Secondly, the House referred the matter to the House’s Ethics and Privileges Committee, which recently jettisoned the open-hearing module that endeared it to the Nigerian public. And for refusing to testify in secret, Otedola has been roundly vilified by the Chairman of the Committee as disobedient and stupid, while describing Lawan’s testimony as splendid.
These are why Otedola may have reasoned that justice might not be served and insisted instead on taking his case to the court of public opinion. But wait, what does the House stand to lose, if Otedola’s request for public hearing is honoured? Methinks none. It instead would have boosted its toga of impartiality .
That is why, I agree with the House member representing Kaduna on the platform of the PDP, Hon. Simon Yakubu Arabo that the Ethics and Privileges Committee’s handling of the bribery probe has done more harm than good to the image of the House. “The modus operandi that the Ethics Committee has adopted in its assignment is bringing this House to disrepute”, Arabo told the House last Thursday, in Abuja.
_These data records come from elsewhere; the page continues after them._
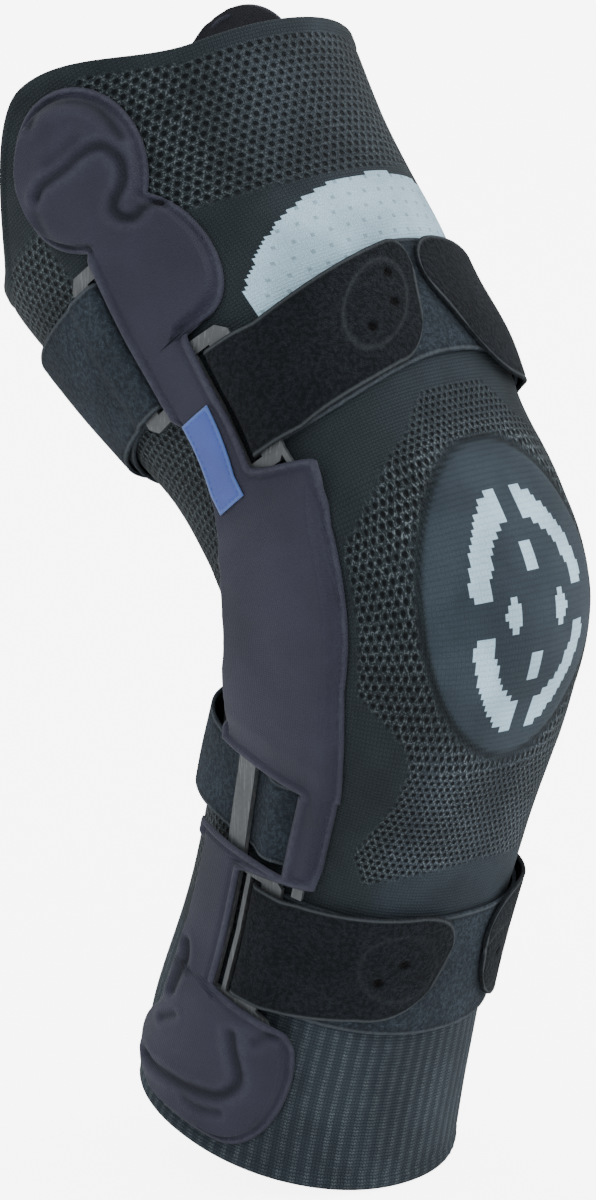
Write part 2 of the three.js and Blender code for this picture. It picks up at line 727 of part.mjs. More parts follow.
// A ribbon along both halves of a strap: at each stop, half its thickness to each side of the path,
// square to the path as it runs there.
function ribbon({ inner, outer }) {
  const columns = 4;
  const rows = inner.length + outer.length - 1;
  return wall(rows, columns, false, (r, c, face) => {
    const isInner = r < inner.length;
    const path = isInner ? inner : outer;
    const i = Math.abs(r - inner.length + 1);
    const share = (2 * c) / (columns - 1) - 1;
    const flat = ({ place, level, middle, half }) =>
      new THREE.Vector2(place(middle + share * half), level);
    const ahead = path[Math.min(i + 1, path.length - 1)];
    const behind = path[Math.max(i - 1, 0)];
    const along = flat(ahead).sub(flat(behind)).normalize();
    const reach = (face ? -strapThickness : strapThickness) / 2;
    const { x, y } = flat(path[i]).add(new THREE.Vector2(-along.y, along.x).multiplyScalar(reach));
    const side = isInner ? sides.inner : sides.outer;
    return sidePoint(side, x, path[i].middle + share * path[i].half, y);
  });
}

// The narrow strap round the back of the calf isn't folded: each end passes under the splint's bar,
// shows in the window, and is tucked under the cover's flank.
function calfRearHalf(side) {
  const middle = (tieWindow.low + tieWindow.high) / 2;
  const barRear = (s) => calfBarMiddle(s) - calfBarWidth / 2;
  const barFront = (s) => calfBarMiddle(s) + calfBarWidth / 2;
  const stop = (place, lift) => ({ place, level: bandLevel + lift, middle, half: tieWidth / 2 });
  const slack = (t) => tieSlack * Math.sin(Math.PI * t) ** 2;
  return [
    ...shares(8).map((t) => stop((s) => mix(legMiddle(side, -1, s), barRear(s), t), slack(t))),
    ...shares(4).map((t) => stop((s) => mix(barFront(s), flankRear, t), slack(t))),
    stop(() => flankRear + tieTuck, 0),
  ];
}

// The label lies flat on the outer stem.
function sideLabel() {
  const rows = shares(5);
  const columns = shares(2);
  return wall(rows.length, columns.length, false, (r, c, face) => {
    const s = panelTop + labelRise + labelLength * rows[r];
    const x = stemMiddle(sides.outer, s) + labelWidth * (columns[c] - 0.5);
    const back = crownLevel(sides.outer, s) + coverWall + clearance;
    return sidePoint(sides.outer, x, s, back + (face ? 0 : labelThickness));
  });
}

const finishes = {
  knit: new THREE.MeshStandardMaterial({ color: 0x3a4148, roughness: 0.95, metalness: 0 }),
  cover: new THREE.MeshStandardMaterial({ color: 0x3c3c4a, roughness: 0.7, metalness: 0 }),
  strap: new THREE.MeshStandardMaterial({ color: 0x2b3036, roughness: 0.95, metalness: 0 }),
  splint: new THREE.MeshStandardMaterial({ color: 0x8c8c88, roughness: 0.45, metalness: 0.6 }),
  label: new THREE.MeshStandardMaterial({ color: 0x4a6cb8, roughness: 0.6, metalness: 0 }),
};

const brace = new THREE.Group();
brace.name = "hinged_knee_brace";
function addPiece(name, geometry, finish) {
  const mesh = new THREE.Mesh(geometry, finishes[finish]);
  mesh.name = name;
  brace.add(mesh);
}

addPiece("knit_sleeve", knitSleeve(), "knit");
for (const [name, side] of Object.entries(sides)) {
  addPiece(`${name}_thigh_arm`, bendPlate(thighArm(side), side, armLevel), "splint");
  addPiece(`${name}_calf_arm`, bendPlate(calfArm(), side, armLevel), "splint");
  addPiece(`${name}_hinge`, bendPlate(hingePlate(), side, clearance), "splint");
  addPiece(`${name}_cover`, splintCover(side), "cover");
}
for (const [name, strap] of Object.entries(foldedStraps)) {
  const halves = { inner: foldedHalf(strap, "inner"), outer: foldedHalf(strap, "outer") };
  addPiece(name, ribbon(halves), "strap");
}
const tieHalves = { inner: calfRearHalf(sides.inner), outer: calfRearHalf(sides.outer) };
addPiece("calf_rear_strap", ribbon(tieHalves), "strap");
addPiece("side_label", sideLabel(), "label");

export default brace;
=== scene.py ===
"""A hinged knee brace as it is worn on a bent knee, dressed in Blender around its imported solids.

Metres. The origin is the middle of the knee, +Z is up, the kneecap faces -Y and the outer side, which
carries the label, faces -X. Shapes are worked out in millimetres on the leg's surface: u is the angle
round the leg, 0 in front and a quarter turn on the outer side, s is the distance up along the leg
from the knee, and level is the height above the knit.
"""

import json
import logging
import math
from collections.abc import Callable, Sequence
from dataclasses import dataclass, field
from enum import Enum
from functools import partial

import bmesh
import bpy
import numpy as np
from mathutils import Matrix, Vector

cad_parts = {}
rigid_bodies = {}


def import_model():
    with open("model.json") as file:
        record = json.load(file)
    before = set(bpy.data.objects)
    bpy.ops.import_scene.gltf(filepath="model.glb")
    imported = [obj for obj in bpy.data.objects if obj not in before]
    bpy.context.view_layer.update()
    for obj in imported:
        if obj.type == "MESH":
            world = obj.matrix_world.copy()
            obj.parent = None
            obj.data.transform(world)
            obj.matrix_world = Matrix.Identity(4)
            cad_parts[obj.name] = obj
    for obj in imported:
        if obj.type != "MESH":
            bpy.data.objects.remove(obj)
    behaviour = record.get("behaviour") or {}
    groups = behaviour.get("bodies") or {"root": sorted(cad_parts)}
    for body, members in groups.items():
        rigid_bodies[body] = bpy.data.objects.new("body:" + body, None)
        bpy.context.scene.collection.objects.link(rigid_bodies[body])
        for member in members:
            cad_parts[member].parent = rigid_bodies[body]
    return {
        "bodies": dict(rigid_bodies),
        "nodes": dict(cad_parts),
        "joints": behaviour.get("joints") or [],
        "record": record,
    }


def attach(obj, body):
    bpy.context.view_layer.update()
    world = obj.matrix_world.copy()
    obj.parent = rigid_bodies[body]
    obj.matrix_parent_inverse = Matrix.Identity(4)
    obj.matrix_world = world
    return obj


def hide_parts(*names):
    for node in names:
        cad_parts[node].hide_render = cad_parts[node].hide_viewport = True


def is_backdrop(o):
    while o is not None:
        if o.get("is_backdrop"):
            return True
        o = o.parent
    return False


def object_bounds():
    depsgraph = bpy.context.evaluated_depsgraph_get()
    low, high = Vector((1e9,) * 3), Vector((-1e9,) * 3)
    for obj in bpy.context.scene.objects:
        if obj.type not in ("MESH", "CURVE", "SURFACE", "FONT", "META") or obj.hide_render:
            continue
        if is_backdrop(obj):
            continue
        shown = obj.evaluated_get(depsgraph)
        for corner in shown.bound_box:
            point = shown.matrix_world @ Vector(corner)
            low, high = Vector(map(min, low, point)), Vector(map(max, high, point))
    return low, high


log = logging.getLogger("knee_brace")

Array = np.ndarray
Piece = bpy.types.Object
Material = bpy.types.Material

MM = 0.001
ROOT = "root"
# millimetres of cloth, and of a strap, in one unit of their flat coordinates
CLOTH_SPAN = 500.0
STRAP_SPAN = 1000.0


class Side(Enum):
    """A side: its direction along X, its stem's lean, its paddle's rise, how far it is set back."""

    OUTER = ("outer", -1.0, 0.23, 0.0, 0.0)
    INNER = ("inner", 1.0, -0.04, 45.5, 12.0)

    def __init__(self, label: str, sign: float, lean: float, rise: float, set_back: float) -> None:
        """Keeps the side's values."""
        self.label = label
        self.sign = sign
        self.lean = lean
        self.rise = rise
        self.set_back = set_back


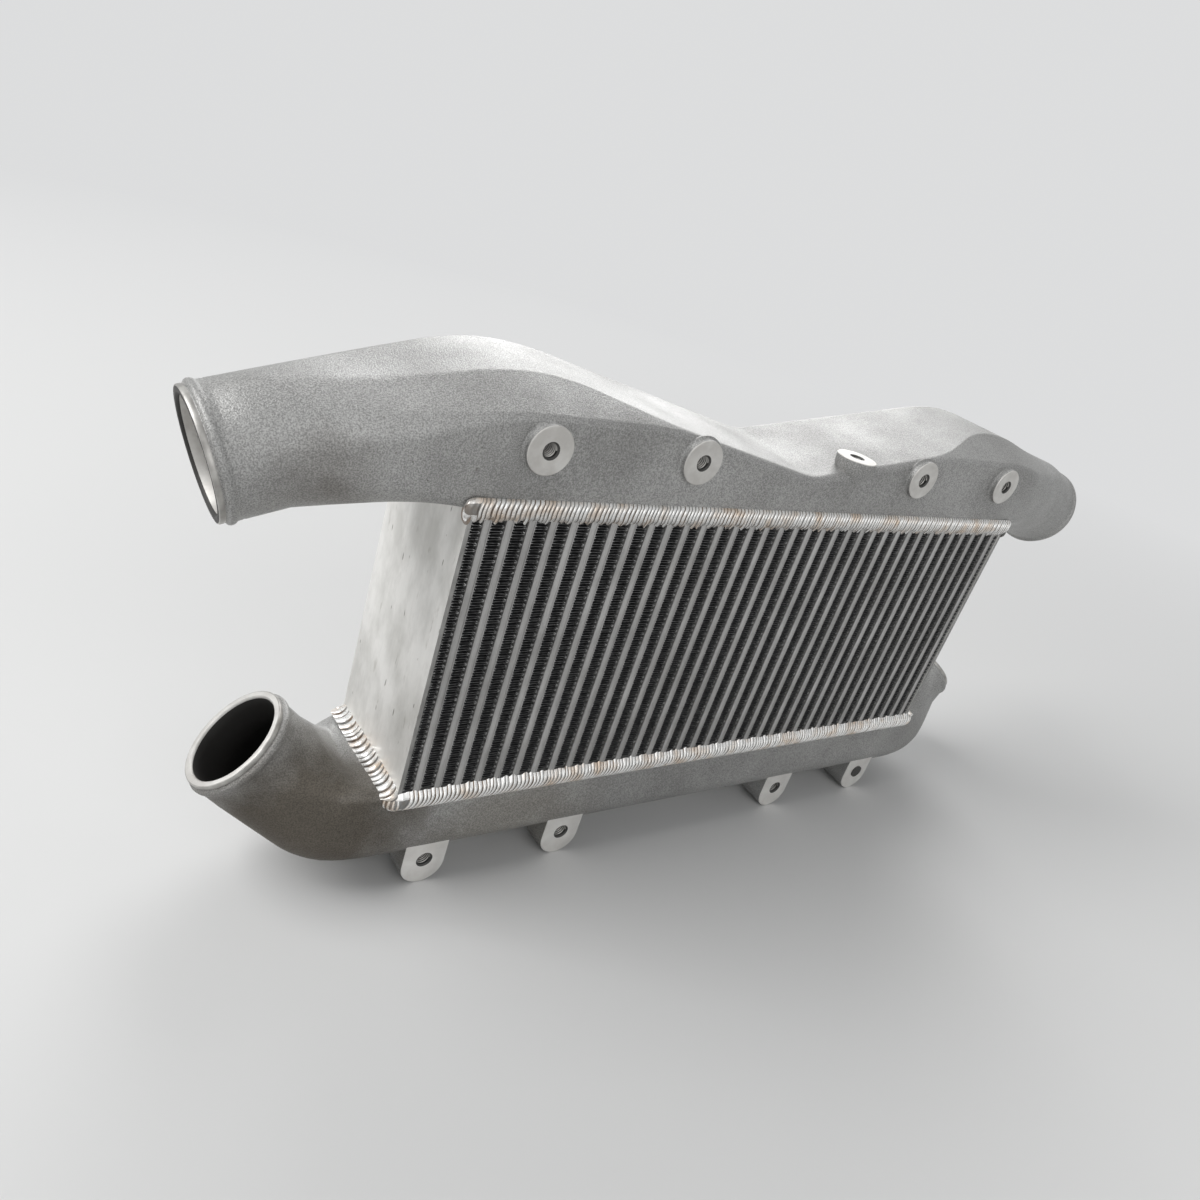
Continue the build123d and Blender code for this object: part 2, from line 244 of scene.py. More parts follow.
CORE_TOP = CORE_BOTTOM + CORE_HEIGHT
HALF_LENGTH = CORE_LENGTH / 2
HALF_DEPTH = CORE_DEPTH / 2
PASSAGE_WIDTH = FACE_BAR_WIDTH + 2 * SHEET
FACE_BEAD_LENGTH = CORE_LENGTH + 2 * FACE_WELD_OVERRUN
END_BEAD_LENGTH = CORE_DEPTH + 2 * END_WELD_OVERRUN


# Materials

def new_material(name, colour, metallic, roughness):
    material = bpy.data.materials.new(name)
    material.use_nodes = True
    shader = material.node_tree.nodes["Principled BSDF"]
    shader.inputs["Base Color"].default_value = (*colour, 1)
    shader.inputs["Metallic"].default_value = metallic
    shader.inputs["Roughness"].default_value = roughness
    return material, material.node_tree, shader


def pattern_place(tree, stretch=(1, 1, 1)):
    """Object coordinates, stretched along an axis where its factor is under one."""
    place = tree.nodes.new("ShaderNodeTexCoord")
    mapping = tree.nodes.new("ShaderNodeMapping")
    mapping.inputs["Scale"].default_value = stretch
    tree.links.new(place.outputs["Object"], mapping.inputs["Vector"])
    return mapping.outputs["Vector"]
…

Beyond that, all the dramatics thus-far played out seem to point to a laboured attempt by unseen hands to save their own. This is what the House leadership had repeatedly preached against and which if not checked could inadvertently shift public sympathy away from both Lawan and the House, in favour of Otedola.
My Agony is that Lawan, of all people, accepted to testify in camera rather than insist on public hearing to openly prove his innocence, not to mention that he has not made public any extra efforts he has made to contradict Jagaba’s claim that the disputed $500,000 Lawan said he gave to Jagaba, is indeed intact.
That’s where Police must focus on. And avoid all privileges.